Shallow Depth of Field
Depending on the lens you have available, if you want a picture with a shallow depth of field (blurry background) you will want to use the widest aperture possible. This could be anywhere from f/5.6 to f/1.4 depending on the lens you have. The wider the aperture, the shallower the depth of field will be. To achieve a good DOF portrait, have your subject stand a few feet away from the camera and focus on their eyes. Depending on your maximum aperture, this will render their face in focus with the potential of blur starting around the middle of their ear. The key is to focus approximately 1/3rd of the way into your subject to ensure the depth of field captures the area sharply.

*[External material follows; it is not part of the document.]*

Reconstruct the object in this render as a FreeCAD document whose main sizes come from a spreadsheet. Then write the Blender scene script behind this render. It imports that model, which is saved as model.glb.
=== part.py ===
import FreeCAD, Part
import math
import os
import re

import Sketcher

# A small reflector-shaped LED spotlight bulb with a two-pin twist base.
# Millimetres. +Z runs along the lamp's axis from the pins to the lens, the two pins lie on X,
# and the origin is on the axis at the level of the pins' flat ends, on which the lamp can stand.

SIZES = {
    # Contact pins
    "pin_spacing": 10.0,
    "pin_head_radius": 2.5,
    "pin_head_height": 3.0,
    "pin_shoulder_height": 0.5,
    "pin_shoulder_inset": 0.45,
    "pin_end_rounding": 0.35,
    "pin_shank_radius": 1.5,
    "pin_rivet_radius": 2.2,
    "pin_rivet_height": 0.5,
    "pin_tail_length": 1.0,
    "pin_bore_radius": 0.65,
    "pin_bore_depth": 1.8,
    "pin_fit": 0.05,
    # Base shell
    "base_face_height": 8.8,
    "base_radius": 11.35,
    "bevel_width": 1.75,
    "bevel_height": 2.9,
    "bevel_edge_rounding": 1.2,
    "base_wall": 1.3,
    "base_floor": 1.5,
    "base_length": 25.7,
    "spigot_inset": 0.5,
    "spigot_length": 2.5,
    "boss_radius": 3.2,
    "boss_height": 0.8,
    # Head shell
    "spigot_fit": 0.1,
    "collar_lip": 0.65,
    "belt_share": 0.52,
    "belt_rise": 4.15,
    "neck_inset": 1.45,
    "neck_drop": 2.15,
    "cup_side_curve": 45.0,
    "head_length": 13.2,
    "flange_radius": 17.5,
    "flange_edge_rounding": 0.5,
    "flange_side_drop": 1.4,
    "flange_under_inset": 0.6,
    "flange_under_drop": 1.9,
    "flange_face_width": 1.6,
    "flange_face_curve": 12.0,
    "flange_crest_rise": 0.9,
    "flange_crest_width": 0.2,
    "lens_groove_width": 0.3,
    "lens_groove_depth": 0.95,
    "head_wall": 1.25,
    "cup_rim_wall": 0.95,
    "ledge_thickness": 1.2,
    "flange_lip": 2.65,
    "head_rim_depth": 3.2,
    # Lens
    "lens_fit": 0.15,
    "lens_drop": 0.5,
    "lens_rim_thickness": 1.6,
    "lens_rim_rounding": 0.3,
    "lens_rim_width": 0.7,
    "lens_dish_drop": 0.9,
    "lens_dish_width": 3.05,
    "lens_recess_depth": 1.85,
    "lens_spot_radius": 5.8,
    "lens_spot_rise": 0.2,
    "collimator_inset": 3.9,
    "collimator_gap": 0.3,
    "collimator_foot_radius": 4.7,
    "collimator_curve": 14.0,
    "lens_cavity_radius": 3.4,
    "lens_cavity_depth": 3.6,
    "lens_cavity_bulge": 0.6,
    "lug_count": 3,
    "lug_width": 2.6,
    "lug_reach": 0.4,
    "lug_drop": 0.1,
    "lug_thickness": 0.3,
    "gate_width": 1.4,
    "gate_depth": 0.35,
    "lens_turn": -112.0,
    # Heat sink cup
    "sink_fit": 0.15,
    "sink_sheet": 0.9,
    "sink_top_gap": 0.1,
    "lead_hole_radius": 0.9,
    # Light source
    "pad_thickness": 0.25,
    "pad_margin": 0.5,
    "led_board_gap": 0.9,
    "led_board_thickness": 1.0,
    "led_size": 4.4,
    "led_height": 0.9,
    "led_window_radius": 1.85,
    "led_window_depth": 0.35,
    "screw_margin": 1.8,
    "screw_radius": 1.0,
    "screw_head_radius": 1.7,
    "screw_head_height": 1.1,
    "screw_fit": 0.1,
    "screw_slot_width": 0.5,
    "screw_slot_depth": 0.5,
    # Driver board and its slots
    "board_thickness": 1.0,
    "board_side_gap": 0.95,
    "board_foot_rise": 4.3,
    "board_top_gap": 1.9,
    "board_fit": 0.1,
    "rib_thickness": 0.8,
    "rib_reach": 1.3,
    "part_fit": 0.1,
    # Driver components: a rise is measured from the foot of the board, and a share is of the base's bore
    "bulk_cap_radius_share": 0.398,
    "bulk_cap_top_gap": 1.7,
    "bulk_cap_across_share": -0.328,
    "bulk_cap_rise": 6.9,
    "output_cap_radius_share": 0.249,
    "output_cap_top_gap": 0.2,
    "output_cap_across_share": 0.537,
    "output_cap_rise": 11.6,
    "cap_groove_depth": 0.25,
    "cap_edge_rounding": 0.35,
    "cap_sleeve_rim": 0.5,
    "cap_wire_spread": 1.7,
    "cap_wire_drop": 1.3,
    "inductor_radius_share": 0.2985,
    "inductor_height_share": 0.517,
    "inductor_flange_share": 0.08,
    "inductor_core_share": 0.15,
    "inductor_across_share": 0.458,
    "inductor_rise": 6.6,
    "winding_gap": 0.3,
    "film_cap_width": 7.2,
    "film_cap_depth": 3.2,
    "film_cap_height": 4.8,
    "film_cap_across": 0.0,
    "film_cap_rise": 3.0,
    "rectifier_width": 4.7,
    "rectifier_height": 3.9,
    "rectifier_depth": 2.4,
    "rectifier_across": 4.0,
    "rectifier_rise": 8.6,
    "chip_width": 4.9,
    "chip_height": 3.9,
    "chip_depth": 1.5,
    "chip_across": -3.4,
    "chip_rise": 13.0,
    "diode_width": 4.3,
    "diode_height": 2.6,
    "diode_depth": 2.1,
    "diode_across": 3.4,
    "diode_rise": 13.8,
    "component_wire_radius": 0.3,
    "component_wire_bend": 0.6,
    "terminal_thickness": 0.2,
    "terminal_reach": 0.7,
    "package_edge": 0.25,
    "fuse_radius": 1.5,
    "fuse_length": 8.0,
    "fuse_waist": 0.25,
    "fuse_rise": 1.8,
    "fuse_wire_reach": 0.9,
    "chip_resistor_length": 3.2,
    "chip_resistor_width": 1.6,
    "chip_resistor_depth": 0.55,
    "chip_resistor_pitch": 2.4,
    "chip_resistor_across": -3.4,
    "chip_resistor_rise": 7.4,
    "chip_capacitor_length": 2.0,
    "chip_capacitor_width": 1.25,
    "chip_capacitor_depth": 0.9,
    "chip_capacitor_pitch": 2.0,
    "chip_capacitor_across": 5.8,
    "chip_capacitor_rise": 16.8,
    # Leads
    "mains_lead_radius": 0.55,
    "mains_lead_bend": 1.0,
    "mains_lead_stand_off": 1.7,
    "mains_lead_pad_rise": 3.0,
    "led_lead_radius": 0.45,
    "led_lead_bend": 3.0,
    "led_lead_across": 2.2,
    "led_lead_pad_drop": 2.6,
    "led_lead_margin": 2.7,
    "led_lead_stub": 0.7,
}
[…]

If you find that not enough of your subject is in focus, you can simply close the aperture a stop or two, and decrease the shutter speed to compensate if you are in manual mode. Or you can simply move further away from the subject, but we will talk about that another time.
Deep Depth of Field
You find yourself standing in front of a huge lake with a mountain range in the background and you would love to take a crisp photo of what is before you just as you see it, so you will need a deep depth of field. A good place to start is f/8 or f/11 for this type of shot, however you may want to use f/16 if it is light enough. If you find yourself running out of light, then your camera will use a slow shutter speed to make up for the aperture being so small and you will need a good tripod so your photo is clear.
Once again, focus about 1/3rd of the way into the scene you are taking a picture of to ensure a good crisp image. Don’t worry, I will write a post that explains why you should focus that way and all the math that goes along with it later. For now I am trying to keep it simple so I don’t scare you back to Auto mode.
The main thing to take away from this is if you want everything to be sharp in your photo, close down the aperture starting at least at f/8, but f/11 and f/16 are better. If you want a nice blurry background, open your aperture as wide as it can go, ideally around f/2.8 or f/4.